To further this comparison of the series and Existentialism, it seems only fitting to draw what I thought was an obvious and striking comparison ‘tween Seinfeld and Camus’ The Stranger. Both take place (at-least towards their latter halves) in a court room. Both involve the main characters being tried for an unintentional crime (Mersault actually killed someone, while JatG merely watched a man get mugged but did so deliberately. However, if Mersault is telling the truth, and he was suffering from a type of delirium when he killed, there are arguments that punishing any of the five is absurd, in-part because either none of them are likely to do the same thing again, the punishment does not correct or deter them from acting the same way again, or because what they did was not originally a “rightful crime” to begin with) and both involve the prosecutor mentioning entirely irrelevant things to morally condemn the defendant(s) and by doing so secure prosecution.
This is a clear representation of how most people view right-and-wrong. Not in-terms of utility (making the world a better place) but in-terms of conforming to the moral norms arbitrarily created by society even though it has nothing to do with creating a better world or keeping this one a half-way decent one. This is seen in asking why Mersault didn’t cry when his mother died, and shaming Elaine for buying a case full of sex sponges. The latter it could be argued is a result of Christianity and general religious Puritanism that demonizes the sexual component of the human animal, however the former can only be very loosely blamed on religion, and I feel there is actually a far deeper culprit at-hand; one that in-part is the psychological backing of religion. Part of it is psychologically the need to feel like one can rely on others even if the only thing you’re with any reliability relying on them for is to be the same type of person who follow the same social mores and present the same social pleasantries for various reasons.
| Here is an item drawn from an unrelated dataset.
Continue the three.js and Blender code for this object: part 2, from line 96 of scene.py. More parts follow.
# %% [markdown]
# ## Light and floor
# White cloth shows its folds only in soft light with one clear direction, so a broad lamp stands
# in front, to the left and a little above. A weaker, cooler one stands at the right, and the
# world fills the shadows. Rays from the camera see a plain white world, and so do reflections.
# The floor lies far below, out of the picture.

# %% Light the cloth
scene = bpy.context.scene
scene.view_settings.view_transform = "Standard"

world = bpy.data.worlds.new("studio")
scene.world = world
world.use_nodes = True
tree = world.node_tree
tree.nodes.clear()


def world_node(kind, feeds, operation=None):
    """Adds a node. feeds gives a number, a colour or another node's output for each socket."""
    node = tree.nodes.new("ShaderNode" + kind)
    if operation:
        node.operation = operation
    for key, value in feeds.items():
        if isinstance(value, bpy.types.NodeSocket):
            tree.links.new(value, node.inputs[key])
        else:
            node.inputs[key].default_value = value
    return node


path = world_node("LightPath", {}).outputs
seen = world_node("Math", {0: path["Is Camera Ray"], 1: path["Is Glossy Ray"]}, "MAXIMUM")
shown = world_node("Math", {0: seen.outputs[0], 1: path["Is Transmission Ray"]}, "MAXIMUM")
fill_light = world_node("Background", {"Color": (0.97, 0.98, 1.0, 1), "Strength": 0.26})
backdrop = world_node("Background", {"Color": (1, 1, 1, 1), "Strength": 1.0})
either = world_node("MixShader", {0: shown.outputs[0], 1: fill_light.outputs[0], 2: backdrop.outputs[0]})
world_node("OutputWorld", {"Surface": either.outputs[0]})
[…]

This is similar to something Nietzsche talks about in his essay On Truth and Lie. Lying was not originally deemed immoral because of any notion of sin, breaking a rule, or not following one’s duty; it was manifested from the need to have a universal language that was followed otherwise nothing could be accepted and agreed upon. Notions of sin and duty followed. But with people who take the cart before the horse, that is, believe it is immoral to not follow the ethics of the social contract (even if it’s things that really have no social import, such as saying a card reads Moops, and therefore refusing the Bubble Boy points) and condemn them for “sinning” or “not following their duty” even though these impulses came from and are now poorly used derivatives of the need for utility.
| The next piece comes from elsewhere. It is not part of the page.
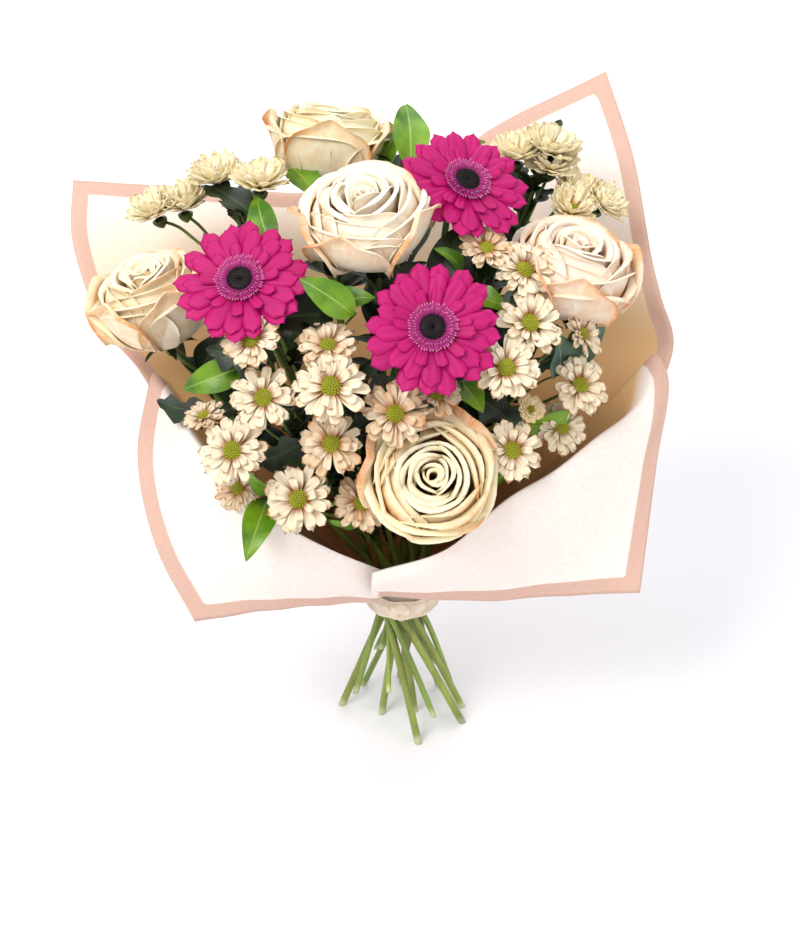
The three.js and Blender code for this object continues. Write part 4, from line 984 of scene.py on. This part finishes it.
def calyx(weave, rings):
    """The green cup under a head, as its radius at some heights."""
    weave.grid(np.array([polar(r, full_turn(12), z) for r, z in rings]), 0.9, closed=True)


def sepals(weave, count, length, width, droop):
    for k in range(count):
        angle = 2 * math.pi * k / count
        out = vec(math.cos(angle), math.sin(angle), droop)
        blade(weave, 3 * out, 3 * out + length * unit(out), width, UP, 1, arch=0.12, rows=9, columns=5)


for k, rose in enumerate(roses):
    weave = Weave()
    strand = rose["strand"]
    tube(weave, smooth_path(strand["points"], 0), ROSE_STEM, 10, level_cut=True)
    high = rose["base"][2] - 30
    leaves_up(weave, strand, TIE_HEIGHT + 95, high, 2, 42, 24, "plain", k * 3 + 1)
    leaves_up(weave, strand, TIE_HEIGHT + 60, high, 6, 38, 22, "plain", k * 3 + 50)
    leaves_up(weave, strand, high - 60, rose["base"][2] - 14, 7, 46, 26, "plain", k * 3 + 70)
    weave.pose(rose["base"], rose["axis"])
    calyx(weave, ((3.0, -12), (4.4, -9), (5.4, -4), (5.0, 0), (2.0, 1.0)))
    sepals(weave, 5, 21, 7, -0.25)
    piece(f"rose_stalk_{k + 1}", weave, [STEM, DARK_SHADED_LEAF], f"rose_stem_{k + 1}")
for k, gerbera in enumerate(gerberas):
    weave = Weave()
    tube(weave, smooth_path(gerbera["strand"]["points"], 0), GERBERA_STEM, 10, 0.85, level_cut=True)
    weave.pose(gerbera["base"], gerbera["axis"])
    calyx(weave, ((2.6, -9), (4.5, -7), (8.5, -3), (10.5, 1.2), (6, 1.4)))
    sepals(weave, 14, 13, 3.4, 0.25)
    piece(f"gerbera_stalk_{k + 1}", weave, [STEM, DARK_SHADED_LEAF], f"gerbera_stem_{k + 1}")


def twig_leaves(weave, plant, outline, bright_slot, shaded_slot):
    for twig, (base, tip, width, over_fold, bright) in zip(plant["twigs"], plant["leaves"]):
        tube(weave, smooth_path(twig["points"], BELOW_ALL), TWIG, 6, 0.7)
        end = seen_at(*tip) if over_fold else on_dome(*tip)
        start = point_at(twig, twig["points"][-1][2] - 2.5)
        up = TOWARDS if over_fold else dome_normal(end)
        # listed leaves in the light take the bright slot, and the filling leaves deeper in take the other
        # slot, whose colour is painted shade
        blade(weave, start, end, width, up, bright_slot if bright else shaded_slot, outline, draw(width))


for k, spray in enumerate(sprays):
    weave = Weave()
    stem = spray["strand"]
    tube(weave, smooth_path(stem["points"], stem["foot"]), SPRAY_STEM, 8, 0.7, level_cut=True)
    top = stem["points"][-1][2]
    leaves_up(weave, stem, TIE_HEIGHT + 80, top - 25, 2, 46, 26, "lobed", k * 5 + 2)
    leaves_up(weave, stem, TIE_HEIGHT + 60, top - 10, 22, 46, 27, "lobed", k * 5 + 90)
    for n, branch in enumerate(spray["branches"]):
        tube(weave, smooth_path(branch["points"], BELOW_ALL), MUM_STEM, 6)
        top = branch["points"][-1][2]
        leaves_up(weave, branch, top - 90, top - 22, 2, 28, 18, "lobed", k * 9 + n * 3)
    twig_leaves(weave, spray, "lobed", 1, 1)
    for place in spray["places"]:
        weave.pose(place["base"], place["axis"], size=place["size"])
        calyx(weave, ((1.3, -7), (3.4, -5), (5.8, -2), (6.5, 0.8), (4, 1.4)))
    piece(f"spray_{k + 1}", weave, [DARK_STEM, DARK_SHADED_LEAF], f"spray_green_{k + 1}")
for green in greens:
    weave = Weave()
    strand = green["strand"]
    tube(weave, smooth_path(strand["points"], strand["foot"]), GREENS_STEM, 8, 0.5, level_cut=True)
    twig_leaves(weave, green, "plain", 1, 2)
    top = strand["points"][-1][2]
    leaves_up(weave, strand, TIE_HEIGHT + 80, top - 8, 14, 46, 25, "plain", len(green["leaves"]), 2)
    # the ruscus leaves in the light take RUSCUS, and those deeper in take the dark leaf material, which
    # paints their shade
    waxy = green["name"].startswith("eucalyptus")
    materials = [DARK_STEM, EUCALYPTUS if waxy else RUSCUS, EUCALYPTUS if waxy else DARK_SHADED_LEAF]
    piece(green["name"] + "_branch", weave, materials, green["name"])


# ---------------------------------------------------------------- paper
PAPER_NECK = (TIE_HEIGHT - 10, TIE_HEIGHT + 8)
PAPER_THICK = 0.5
PAPER_WAVE = 0.9
# painted warm shade on the inner walls: tan deep in the wrap, fading to cream higher up
TAN_BELOW, PALE_ABOVE = 225, 405  # the heights between which the inner wall turns from tan to cream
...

We do need a socially agreed upon moral code, yes, and Seinfeld and Mersault are non-virtuous people, yes, but society en-large does not fare better. What we see is the hypocrisy and self-righteous moralizing of Christianity, and other social-code’s effects to demonize certain modes of being rather than condemning those who create actual problems, such as the Capitalist class and other people in various hierarchies of control, influence and authority. This in particular is the history of Christianity. Damn the heathen who fails to nod his head blankly and disagrees with the empty moral sentiment preached, while allowing scot-free or even supporting (as history shows clearly with the Christian religions support and active involvement in hundreds of examples of treachery and evil) the actions of the true “sinners” or actors against General Utility on the planet – namely those in control who act against universal prosperity, intelligence and well-being.
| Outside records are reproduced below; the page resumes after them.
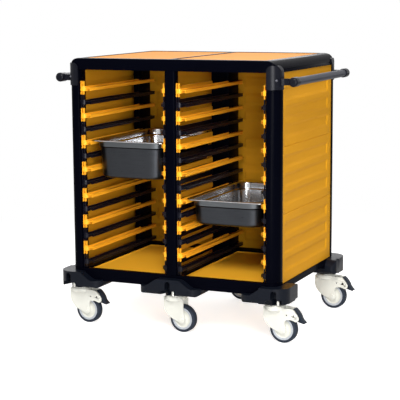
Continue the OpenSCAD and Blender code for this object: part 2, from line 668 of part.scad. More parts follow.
base_frame();
top_frame();
post_front_left();
post_front_middle();
post_front_right();
post_rear_left();
post_rear_middle();
post_rear_right();
top_panel_left();
top_panel_right();
side_panel_left();
side_panel_right();
back_panel_left();
back_panel_right();
floor_panel_left();
floor_panel_right();
bumper_front_left();
bumper_front_middle();
bumper_front_right();
bumper_rear_left();
bumper_rear_middle();
bumper_rear_right();
runners_left_yellow();
runners_left_black();
runners_middle_yellow();
runners_middle_black();
runners_right_yellow();
runners_right_black();
handle_tube_left();
handle_tube_right();
handle_bracket_front_left();
handle_bracket_front_right();
handle_bracket_rear_left();
handle_bracket_rear_right();
handle_screws();
castor_stems();
fork_front_left();
fork_front_middle();
fork_front_right();
fork_rear_left();
fork_rear_middle();
fork_rear_right();
hub_front_left();
hub_front_middle();
hub_front_right();
hub_rear_left();
hub_rear_middle();
hub_rear_right();
tyre_front_left();
tyre_front_middle();
tyre_front_right();
tyre_rear_left();
tyre_rear_middle();
tyre_rear_right();
pedal_front_left();
pedal_front_right();
pedal_rear_left();
pedal_rear_right();
pan_left();
pan_right();
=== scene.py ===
"""Looks of a two-bay tray cart: moulded frame, pressed panels, tray slides, castors and food pans.

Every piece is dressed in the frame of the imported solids, in metres, with the open front facing -Y.
"""
from __future__ import annotations

import json
import logging
import math
from dataclasses import dataclass, field
from enum import Enum
from typing import Sequence, Union

import bmesh
import bpy
from mathutils import Matrix, Vector


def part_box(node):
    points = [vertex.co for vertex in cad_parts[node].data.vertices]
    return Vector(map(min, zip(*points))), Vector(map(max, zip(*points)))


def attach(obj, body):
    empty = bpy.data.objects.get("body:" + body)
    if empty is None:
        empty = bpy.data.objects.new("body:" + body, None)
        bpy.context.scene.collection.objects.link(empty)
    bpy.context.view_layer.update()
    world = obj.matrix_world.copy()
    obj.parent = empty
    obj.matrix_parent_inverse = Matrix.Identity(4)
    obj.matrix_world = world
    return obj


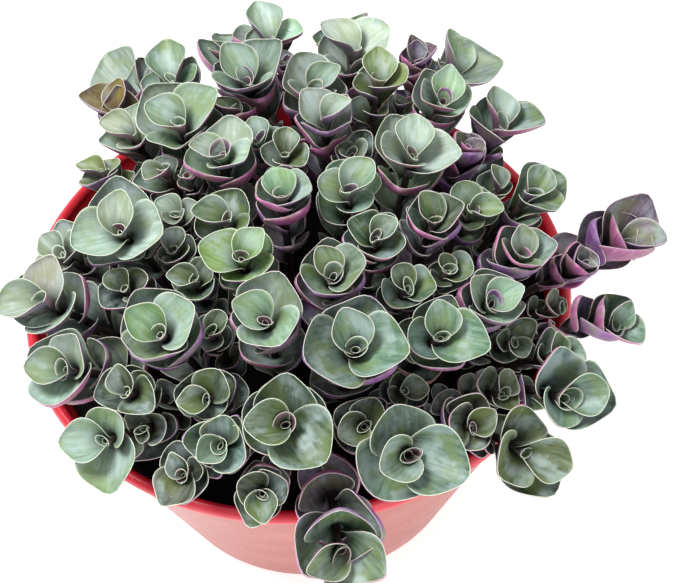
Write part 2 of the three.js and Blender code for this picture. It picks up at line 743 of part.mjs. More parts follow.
function makeSoil() {
  const bottom = FLOOR + SOIL_GAP;
  const side = bodyCurve(WALL + SOIL_GAP).filter((point) => point.y > bottom && point.y < SOIL_TOP);
  const edge = new THREE.Vector2(soilRadius(SOIL_TOP), SOIL_TOP);
  const profile = [
    new THREE.Vector2(0, bottom),
    new THREE.Vector2(FLOOR_RADIUS - SOIL_INSET, bottom),
    ...side,
    edge,
    new THREE.Vector2(SOIL_CROWN_SHARE * edge.x, SOIL_TOP + SOIL_CROWN),
    new THREE.Vector2(0, SOIL_TOP + SOIL_CROWN),
  ];
  const roots = [...new Set(shoots.map((shoot) => shoot.root))];
  const holes = roots.map((root) => {
    const hole = new THREE.CylinderGeometry(HOLE_RADIUS, HOLE_RADIUS, 2 * HOLE_DEPTH, HOLE_SIDES);
    hole.rotateX(Math.PI / 2);
    hole.translate(root.x, root.y, SOIL_TOP);
    return toSolid(hole);
  });
  return toSolid(lathe(profile)).subtract(joined(holes));
}

// Assembly

const plant = new THREE.Group();

function addPiece(name, solid, color, roughness) {
  const material = new THREE.MeshStandardMaterial({ color, roughness, metalness: 0 });
  const mesh = new THREE.Mesh(toGeometry(solid), material);
  mesh.name = name;
  plant.add(mesh);
}

addPiece('pot', toSolid(makePot()), 0xe8626a, 0.4);
addPiece('soil', makeSoil(), 0x1d1512, 0.95);
const names = [...new Set(shoots.map((shoot) => shoot.name))];
for (const name of names) {
  const heads = shoots.filter((shoot) => shoot.name === name);
  addPiece(name, joined(heads.map(makeShoot)), 0x7f9c86, 0.5);
}

export default plant;
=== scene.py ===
"""A potted turtle vine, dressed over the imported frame: a plastic bowl pot, its soil and its leafy shoots.

Lengths are worked out in millimetres, as the solids are, and become metres when a mesh is made.
"""
import math

import bmesh
import bpy
import numpy as np
from mathutils import Matrix, Vector


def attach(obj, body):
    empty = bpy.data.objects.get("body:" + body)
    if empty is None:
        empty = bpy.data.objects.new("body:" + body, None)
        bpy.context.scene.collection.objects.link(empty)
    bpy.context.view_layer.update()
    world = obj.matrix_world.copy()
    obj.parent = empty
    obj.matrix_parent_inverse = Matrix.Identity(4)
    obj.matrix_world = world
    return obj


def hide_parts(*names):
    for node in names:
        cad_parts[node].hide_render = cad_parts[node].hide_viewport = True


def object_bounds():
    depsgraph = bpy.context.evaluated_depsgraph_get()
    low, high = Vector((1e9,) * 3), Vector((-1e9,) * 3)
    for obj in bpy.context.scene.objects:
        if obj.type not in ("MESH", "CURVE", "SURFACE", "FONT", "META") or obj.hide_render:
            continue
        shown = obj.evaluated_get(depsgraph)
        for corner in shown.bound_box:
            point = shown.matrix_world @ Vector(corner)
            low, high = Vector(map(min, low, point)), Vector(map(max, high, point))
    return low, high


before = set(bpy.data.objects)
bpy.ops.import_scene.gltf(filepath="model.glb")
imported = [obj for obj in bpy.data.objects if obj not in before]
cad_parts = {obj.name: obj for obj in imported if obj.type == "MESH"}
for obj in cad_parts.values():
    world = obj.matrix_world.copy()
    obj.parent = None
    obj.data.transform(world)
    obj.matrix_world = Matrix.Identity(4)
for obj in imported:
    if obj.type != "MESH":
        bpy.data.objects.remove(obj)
CAD_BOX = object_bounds()
MM = 0.001
BOX_LOW, BOX_HIGH = (np.array(corner) / MM for corner in CAD_BOX)
TINY = 1e-9

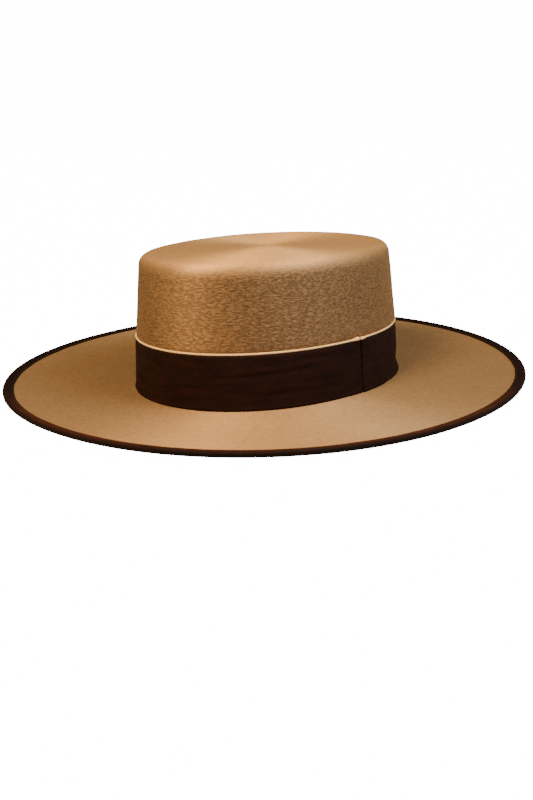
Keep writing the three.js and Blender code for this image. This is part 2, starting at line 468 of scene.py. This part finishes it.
def binding_place(run, across):
    """Where a point of the flat binding goes: in along the top, round the edge and back below."""
    place = run / rim_length * (len(rim_turns) - 1)
    before = min(len(rim_turns) - 2, int(place))
    turn = lerp(rim_turns[before], rim_turns[before + 1], place - before)
    angle = turn * 2 * math.pi
    pulled = noise.noise(Vector((math.cos(angle), math.sin(angle), 0)) * 9) * 0.25
    if across < binding_flat:
        inset = binding_seen - across
        edge = 1 - smooth(across, 0, 3)
        sunk = binding_bulge * (1 - math.sin(math.pi / 2 * across / binding_flat))
        return on_oval(rim_oval(inset + pulled * edge, felt_wall / 2 + binding_round - sunk), turn)
    if across > binding_width - binding_flat:
        across = binding_width - across
        sunk = binding_bulge * (1 - math.sin(math.pi / 2 * across / binding_flat))
        return on_oval(rim_oval(binding_seen - across, felt_wall / 2 - binding_round + sunk), turn)
    angle = math.pi / 2 - (across - binding_flat) / binding_round
    inset = binding_round * (1 - math.cos(angle))
    return on_oval(rim_oval(inset, felt_wall / 2 + binding_round * math.sin(angle)), turn)


bm = flat_ribbon(rim_length, binding_width, 760, 26)
painted_sheen_layer = bm.verts.layers.float.new("painted_sheen")
for vert in bm.verts:
    vert.co = binding_place(vert.co.x, vert.co.y)
    # Painted sheen: 1 where the binding faces the camera, fading to 0 at the sides, where it is painted
    # darker.
    vert[painted_sheen_layer] = smooth(vert.co.normalized().dot(painted_sheen_side), 0.28, 0.72)
bmesh.ops.remove_doubles(bm, verts=bm.verts, dist=0.01 * MM)
bmesh.ops.recalc_face_normals(bm, faces=bm.faces)
if sum(face.normal.z * (face.calc_center_median().z - 5 * MM) for face in bm.faces) < 0:
    bmesh.ops.reverse_faces(bm, faces=bm.faces)
binding = finished_piece("edge_binding", bm, "brim_binding")
give_wall(binding, binding_thick)
print("binding ribbon in mm:", round(rim_length), "by", round(binding_width, 1))

# %% [markdown]
# The seam that holds the binding runs just inside its edge, above and below. A stitch is hardly more
# than a dent with a thread in it, so each is a small drawn-out ball of few faces, half sunk into the
# ribbon.

# %% Stitches of the binding
stitch_pitch, stitch_length, stitch_thick = 3.0, 2.1, 0.3
stitch_count = round(rim_length / stitch_pitch)
stitch_turns, _ = even_turns(rim_oval(0, felt_wall / 2), 0, 1, stitch_count)
bm = bmesh.new()
for side in (1, -1):
    height = felt_wall / 2 + side * (binding_round - 0.42)
    oval = rim_oval(binding_seen - 1.1, height)
    for turn in stitch_turns[:-1]:
        ahead = (on_oval(oval, turn + 0.001) - on_oval(oval, turn - 0.001)).normalized()
        spot = Matrix((ahead, Vector((0, 0, 1)).cross(ahead), (0, 0, 1))).transposed().to_4x4()
        spot.translation = on_oval(oval, turn)
        shape = Matrix.Diagonal((stitch_length / 2 * MM, stitch_thick / 2 * MM, 0.1 * MM, 1))
        bmesh.ops.create_icosphere(bm, subdivisions=1, radius=1, matrix=spot @ shape)
stitches = finished_piece("binding_stitches", bm, None)

# %% [markdown]
# Materials. One function adds a node with its settings and links, and one turns a colour as a picture
# shows it into the linear numbers that Blender works with.

# %% Helpers for materials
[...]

Christianity’s influence on the world is thankfully waning, but the impulse of sentimentality over reason and general calculable and real utility still remains across the American culture. This is seen in the refusal to abandon the value-metrics of Bourgeois-Individualism, particularly the Existentialist proposition that any path is as valid as the other, and as long as one is “honest to themselves” than one can spend a life time pursuing selfish ends as JatG, Mersault and many Americans do.
There is purpose in and only in utility. However, both the Christians and the Existentialist wish to escape this fact. Seen in JatG and Mersault being in-part immoral people who are wrongly condemned by a jury who damns them for not sharing their moral sentiment – or simply for having certain character traits exposed that many of the jurors share to some degree, such as lust or an emotionally distant relation with a conventionally perceived “loved one.”
Most unfortunately are more concerned with preserving the image that they are good people than with actually doing good things or leaving the world better-off than when they left it. Images of morality in bourgeois society is by design passive, sedentary and even prides obedience (to God or to human masters such as the Capitalists or Government) over actively righting-a-wrong in society. The morals and conventions of bourgeois society (this includes the Existentialists despite all their huff-and-bluster of coping with the absurd) are based around paradoxically both pleasantness or amicability at the cost of improvement and suffering the reign of those who make the world a very unpleasant place for many. The Existentialists are complicit in this due both in their nature to focus on petty psychological problems and relativize all values, and in their general lack of revolutionary potential. Even Camus, with his talk of “making one’s existence an act of rebellion” failed, at-least in-part, in this account. For though he was in favor of “rebellion” in some almost spiritual way, he was against Socialist Revolution.
It is true that he was an Anarcho-Syndicalist, and shouldn’t be grouped with those who spend their lives doing nothing, but ultimately he was concerned with how we feel about something rather than the direct consequences of what something does. This is the very nature in many ways of art, and this is why the Existentialists make brilliant artists. Art is in depicting emotion and reaction in the psychological sense, while science is concerned only with learning, and Utilitarianism with applying the results and methods in-which something is made good or bad according to how it affects human beings or other creatures. The Socialist and Materialist are those who want to improve the world, not talk about how it is makes us sad or how in a Utopia everyone would be happy. Art has its place in utility, self expression and entertainment, but in today’s world entertainment overwhelms the former two in demand, and the latter two overwhelm the former in realization.
Political propagandizing is not only not necessary but not productive; what I speak of is art that is intentionally but cleverly depicting the human soul, the virtuous and unvirtuous man, and truths of existence (1984 and Grapes of Wrath are the examples I consistently come back to again and again) that go beyond both The Avengers and independent movies like Clerks (which is itself an Existentialist movie about Dante’s inability to change his life while revealing nothing he would want to change it to – expressing essentially nothing but pure dissatisfaction with no intellectualization or even meager conception of an alternative, asides from going to College and training to be Batman) and speak of that fundamental truth beyond all collective activity (though it is not acted on accurately and is betrayed in our Capitalist society) namely the Reality of Utility.
Jerry, George, Elaine and Kramer are not awful people, simply ineffectual ones. They have neither major faults nor noble features, leaving only a long string of meaningless actions across a series of seasons, actions which have the sole purpose of entertaining us, but not enlightening us of their nature and their downfall. They go to jail for being “bad,” but this doesn’t show us the consequences of their nature. That would involve a Seinfeld without the distraction of comedy, where we see the same people repeat the same routine, constantly in vain attempt to escape routine, so in actuality doing nothing – but in this case actually showing something.